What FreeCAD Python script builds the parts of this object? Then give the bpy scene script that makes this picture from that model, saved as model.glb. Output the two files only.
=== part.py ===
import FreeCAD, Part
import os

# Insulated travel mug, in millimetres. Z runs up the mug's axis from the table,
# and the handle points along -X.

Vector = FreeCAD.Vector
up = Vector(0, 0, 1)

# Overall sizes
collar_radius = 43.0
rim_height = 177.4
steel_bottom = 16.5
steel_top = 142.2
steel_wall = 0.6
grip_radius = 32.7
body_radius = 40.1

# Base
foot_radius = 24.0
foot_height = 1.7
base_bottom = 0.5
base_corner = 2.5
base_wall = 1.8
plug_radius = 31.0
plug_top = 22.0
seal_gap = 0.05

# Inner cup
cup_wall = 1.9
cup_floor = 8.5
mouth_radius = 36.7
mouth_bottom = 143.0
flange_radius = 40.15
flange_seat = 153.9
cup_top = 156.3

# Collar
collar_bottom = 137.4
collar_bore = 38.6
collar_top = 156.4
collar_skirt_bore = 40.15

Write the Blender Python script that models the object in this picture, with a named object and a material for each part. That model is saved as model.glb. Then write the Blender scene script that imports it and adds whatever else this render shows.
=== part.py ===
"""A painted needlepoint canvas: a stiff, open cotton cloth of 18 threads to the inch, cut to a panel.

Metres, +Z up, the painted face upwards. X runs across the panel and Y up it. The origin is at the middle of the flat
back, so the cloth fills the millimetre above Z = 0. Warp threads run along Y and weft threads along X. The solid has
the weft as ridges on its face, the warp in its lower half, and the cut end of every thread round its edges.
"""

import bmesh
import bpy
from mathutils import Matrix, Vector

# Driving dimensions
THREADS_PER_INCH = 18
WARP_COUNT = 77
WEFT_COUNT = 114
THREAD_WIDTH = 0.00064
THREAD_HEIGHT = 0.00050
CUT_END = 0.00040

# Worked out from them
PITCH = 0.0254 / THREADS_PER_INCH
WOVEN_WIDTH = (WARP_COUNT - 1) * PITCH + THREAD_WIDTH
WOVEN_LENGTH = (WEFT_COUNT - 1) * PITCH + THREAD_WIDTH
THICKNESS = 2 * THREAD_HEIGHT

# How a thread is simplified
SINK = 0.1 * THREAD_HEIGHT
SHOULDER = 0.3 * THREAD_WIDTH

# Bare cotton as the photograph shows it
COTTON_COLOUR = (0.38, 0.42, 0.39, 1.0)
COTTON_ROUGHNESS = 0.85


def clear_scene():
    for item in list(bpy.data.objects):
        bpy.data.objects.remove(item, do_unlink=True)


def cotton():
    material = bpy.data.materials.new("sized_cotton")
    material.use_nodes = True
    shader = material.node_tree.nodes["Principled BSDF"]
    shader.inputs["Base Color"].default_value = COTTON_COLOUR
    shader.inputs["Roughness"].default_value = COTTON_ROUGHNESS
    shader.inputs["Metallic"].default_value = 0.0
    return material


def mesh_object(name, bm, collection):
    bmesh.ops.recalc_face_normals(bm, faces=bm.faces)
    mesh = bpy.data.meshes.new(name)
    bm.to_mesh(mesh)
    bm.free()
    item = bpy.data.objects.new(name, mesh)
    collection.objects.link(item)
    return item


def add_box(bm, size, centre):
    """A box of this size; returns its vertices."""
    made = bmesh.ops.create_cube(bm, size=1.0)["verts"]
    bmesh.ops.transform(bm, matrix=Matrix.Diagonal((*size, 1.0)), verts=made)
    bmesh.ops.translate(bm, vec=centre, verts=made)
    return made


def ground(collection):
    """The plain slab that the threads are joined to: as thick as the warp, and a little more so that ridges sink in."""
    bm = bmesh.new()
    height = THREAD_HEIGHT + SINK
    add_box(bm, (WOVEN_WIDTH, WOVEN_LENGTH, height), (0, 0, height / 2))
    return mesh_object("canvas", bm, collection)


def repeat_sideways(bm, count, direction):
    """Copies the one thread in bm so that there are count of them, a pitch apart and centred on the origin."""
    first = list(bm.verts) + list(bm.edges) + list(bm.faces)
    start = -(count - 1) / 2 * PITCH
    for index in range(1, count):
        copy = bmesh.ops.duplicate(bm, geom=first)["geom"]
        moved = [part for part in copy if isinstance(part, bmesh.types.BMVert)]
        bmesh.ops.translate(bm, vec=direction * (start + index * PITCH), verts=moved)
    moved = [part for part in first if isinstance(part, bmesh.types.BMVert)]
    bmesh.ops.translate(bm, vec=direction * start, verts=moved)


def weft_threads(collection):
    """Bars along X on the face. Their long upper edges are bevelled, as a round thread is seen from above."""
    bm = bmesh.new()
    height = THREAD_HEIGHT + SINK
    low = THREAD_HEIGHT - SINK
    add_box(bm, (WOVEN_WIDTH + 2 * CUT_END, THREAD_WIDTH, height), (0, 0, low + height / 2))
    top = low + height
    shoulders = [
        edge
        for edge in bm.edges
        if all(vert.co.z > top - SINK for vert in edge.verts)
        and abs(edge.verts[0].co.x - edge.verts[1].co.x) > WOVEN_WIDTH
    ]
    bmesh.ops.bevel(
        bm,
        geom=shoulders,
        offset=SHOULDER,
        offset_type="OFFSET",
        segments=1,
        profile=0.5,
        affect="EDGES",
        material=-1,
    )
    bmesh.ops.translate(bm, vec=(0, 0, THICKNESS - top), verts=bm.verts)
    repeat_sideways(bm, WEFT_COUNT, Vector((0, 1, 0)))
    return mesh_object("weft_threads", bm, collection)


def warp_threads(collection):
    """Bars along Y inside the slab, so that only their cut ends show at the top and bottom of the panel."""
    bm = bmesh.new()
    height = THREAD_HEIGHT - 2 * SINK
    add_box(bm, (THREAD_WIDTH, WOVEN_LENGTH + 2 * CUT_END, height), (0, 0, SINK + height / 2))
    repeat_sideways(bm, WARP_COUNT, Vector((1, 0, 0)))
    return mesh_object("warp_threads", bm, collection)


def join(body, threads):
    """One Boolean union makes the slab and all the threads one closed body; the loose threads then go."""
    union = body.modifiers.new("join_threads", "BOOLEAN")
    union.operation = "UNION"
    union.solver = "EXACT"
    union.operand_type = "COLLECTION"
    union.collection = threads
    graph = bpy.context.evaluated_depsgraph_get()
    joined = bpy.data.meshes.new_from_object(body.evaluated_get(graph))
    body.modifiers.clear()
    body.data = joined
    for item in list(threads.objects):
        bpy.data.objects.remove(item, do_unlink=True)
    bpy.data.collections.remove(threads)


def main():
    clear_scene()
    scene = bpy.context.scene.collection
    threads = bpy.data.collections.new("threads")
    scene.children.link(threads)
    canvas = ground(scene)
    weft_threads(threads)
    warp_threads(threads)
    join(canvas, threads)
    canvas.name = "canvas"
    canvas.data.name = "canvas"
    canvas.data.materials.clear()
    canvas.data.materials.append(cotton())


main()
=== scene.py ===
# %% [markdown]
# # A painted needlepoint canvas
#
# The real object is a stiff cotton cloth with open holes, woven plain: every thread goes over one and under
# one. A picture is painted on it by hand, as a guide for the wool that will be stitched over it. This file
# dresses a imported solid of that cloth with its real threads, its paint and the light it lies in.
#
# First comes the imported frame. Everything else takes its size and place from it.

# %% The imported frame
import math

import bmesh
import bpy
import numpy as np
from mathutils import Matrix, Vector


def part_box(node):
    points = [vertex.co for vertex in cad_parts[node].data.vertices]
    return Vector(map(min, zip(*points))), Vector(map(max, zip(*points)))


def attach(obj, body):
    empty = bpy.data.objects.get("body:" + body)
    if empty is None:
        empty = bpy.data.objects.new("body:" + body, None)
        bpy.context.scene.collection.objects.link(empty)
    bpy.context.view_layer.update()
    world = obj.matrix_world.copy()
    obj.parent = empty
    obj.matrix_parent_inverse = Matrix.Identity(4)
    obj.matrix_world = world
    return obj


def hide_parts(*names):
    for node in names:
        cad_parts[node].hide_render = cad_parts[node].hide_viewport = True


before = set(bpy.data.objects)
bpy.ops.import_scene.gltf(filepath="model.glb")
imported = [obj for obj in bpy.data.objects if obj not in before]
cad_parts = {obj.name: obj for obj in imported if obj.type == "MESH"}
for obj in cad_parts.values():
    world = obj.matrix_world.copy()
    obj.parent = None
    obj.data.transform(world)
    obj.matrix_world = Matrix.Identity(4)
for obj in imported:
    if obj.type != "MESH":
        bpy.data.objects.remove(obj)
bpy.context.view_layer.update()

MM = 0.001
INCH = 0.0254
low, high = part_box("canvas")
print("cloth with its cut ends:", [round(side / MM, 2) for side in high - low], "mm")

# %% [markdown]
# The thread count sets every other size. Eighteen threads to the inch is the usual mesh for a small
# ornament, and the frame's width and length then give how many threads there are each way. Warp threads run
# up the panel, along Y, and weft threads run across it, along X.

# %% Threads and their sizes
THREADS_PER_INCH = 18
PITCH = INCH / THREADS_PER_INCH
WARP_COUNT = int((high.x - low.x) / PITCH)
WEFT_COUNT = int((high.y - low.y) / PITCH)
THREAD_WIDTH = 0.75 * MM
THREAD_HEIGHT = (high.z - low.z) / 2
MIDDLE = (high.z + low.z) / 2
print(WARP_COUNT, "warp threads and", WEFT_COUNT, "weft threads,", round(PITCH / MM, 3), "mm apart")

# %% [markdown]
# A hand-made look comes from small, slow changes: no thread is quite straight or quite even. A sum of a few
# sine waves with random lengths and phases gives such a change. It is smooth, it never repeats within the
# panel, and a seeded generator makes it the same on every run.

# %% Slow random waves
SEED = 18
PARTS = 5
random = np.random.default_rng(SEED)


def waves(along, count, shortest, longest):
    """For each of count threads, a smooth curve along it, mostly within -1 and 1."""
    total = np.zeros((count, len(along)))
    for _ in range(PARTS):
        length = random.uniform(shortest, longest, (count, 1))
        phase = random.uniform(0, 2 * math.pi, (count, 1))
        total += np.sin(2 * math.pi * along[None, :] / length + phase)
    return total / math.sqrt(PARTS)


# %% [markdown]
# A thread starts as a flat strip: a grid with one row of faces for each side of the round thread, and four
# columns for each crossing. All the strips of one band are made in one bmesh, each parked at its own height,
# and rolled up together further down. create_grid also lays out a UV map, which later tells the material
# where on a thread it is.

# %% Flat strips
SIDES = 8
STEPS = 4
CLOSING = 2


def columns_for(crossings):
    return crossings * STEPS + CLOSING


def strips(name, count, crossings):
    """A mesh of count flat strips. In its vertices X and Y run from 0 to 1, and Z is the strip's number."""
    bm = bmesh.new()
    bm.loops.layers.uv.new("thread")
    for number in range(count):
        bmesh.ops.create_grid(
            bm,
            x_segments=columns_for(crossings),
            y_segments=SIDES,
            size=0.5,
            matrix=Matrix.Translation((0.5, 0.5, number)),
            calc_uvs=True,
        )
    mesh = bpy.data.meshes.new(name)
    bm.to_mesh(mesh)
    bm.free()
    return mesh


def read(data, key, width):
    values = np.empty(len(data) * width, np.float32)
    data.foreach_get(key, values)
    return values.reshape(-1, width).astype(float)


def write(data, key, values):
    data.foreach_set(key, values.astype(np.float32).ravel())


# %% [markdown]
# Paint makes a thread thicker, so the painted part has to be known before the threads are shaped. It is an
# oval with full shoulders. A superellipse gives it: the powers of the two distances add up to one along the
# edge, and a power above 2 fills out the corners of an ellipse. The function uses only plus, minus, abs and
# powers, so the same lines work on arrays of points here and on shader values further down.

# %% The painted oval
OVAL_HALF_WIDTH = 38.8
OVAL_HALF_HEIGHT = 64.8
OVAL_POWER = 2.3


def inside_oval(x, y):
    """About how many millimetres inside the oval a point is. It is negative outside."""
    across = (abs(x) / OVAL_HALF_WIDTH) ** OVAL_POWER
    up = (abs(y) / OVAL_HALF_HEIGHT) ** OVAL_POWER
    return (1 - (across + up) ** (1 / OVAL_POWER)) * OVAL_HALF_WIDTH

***

WHAT IS REQUIRED | Transcribe, exactly and without additions, the lines of the records above, beginning with the line that contains "warp_threads(threads)" and ending with the line that contains "imported = [obj", both included.

RESPONSE BELOW |
    warp_threads(threads)
    join(canvas, threads)
    canvas.name = "canvas"
    canvas.data.name = "canvas"
    canvas.data.materials.clear()
    canvas.data.materials.append(cotton())


main()
=== scene.py ===
# %% [markdown]
# # A painted needlepoint canvas
#
# The real object is a stiff cotton cloth with open holes, woven plain: every thread goes over one and under
# one. A picture is painted on it by hand, as a guide for the wool that will be stitched over it. This file
# dresses a imported solid of that cloth with its real threads, its paint and the light it lies in.
#
# First comes the imported frame. Everything else takes its size and place from it.

# %% The imported frame
import math

import bmesh
import bpy
import numpy as np
from mathutils import Matrix, Vector


def part_box(node):
    points = [vertex.co for vertex in cad_parts[node].data.vertices]
    return Vector(map(min, zip(*points))), Vector(map(max, zip(*points)))


def attach(obj, body):
    empty = bpy.data.objects.get("body:" + body)
    if empty is None:
        empty = bpy.data.objects.new("body:" + body, None)
        bpy.context.scene.collection.objects.link(empty)
    bpy.context.view_layer.update()
    world = obj.matrix_world.copy()
    obj.parent = empty
    obj.matrix_parent_inverse = Matrix.Identity(4)
    obj.matrix_world = world
    return obj


def hide_parts(*names):
    for node in names:
        cad_parts[node].hide_render = cad_parts[node].hide_viewport = True


before = set(bpy.data.objects)
bpy.ops.import_scene.gltf(filepath="model.glb")
imported = [obj for obj in bpy.data.objects if obj not in before]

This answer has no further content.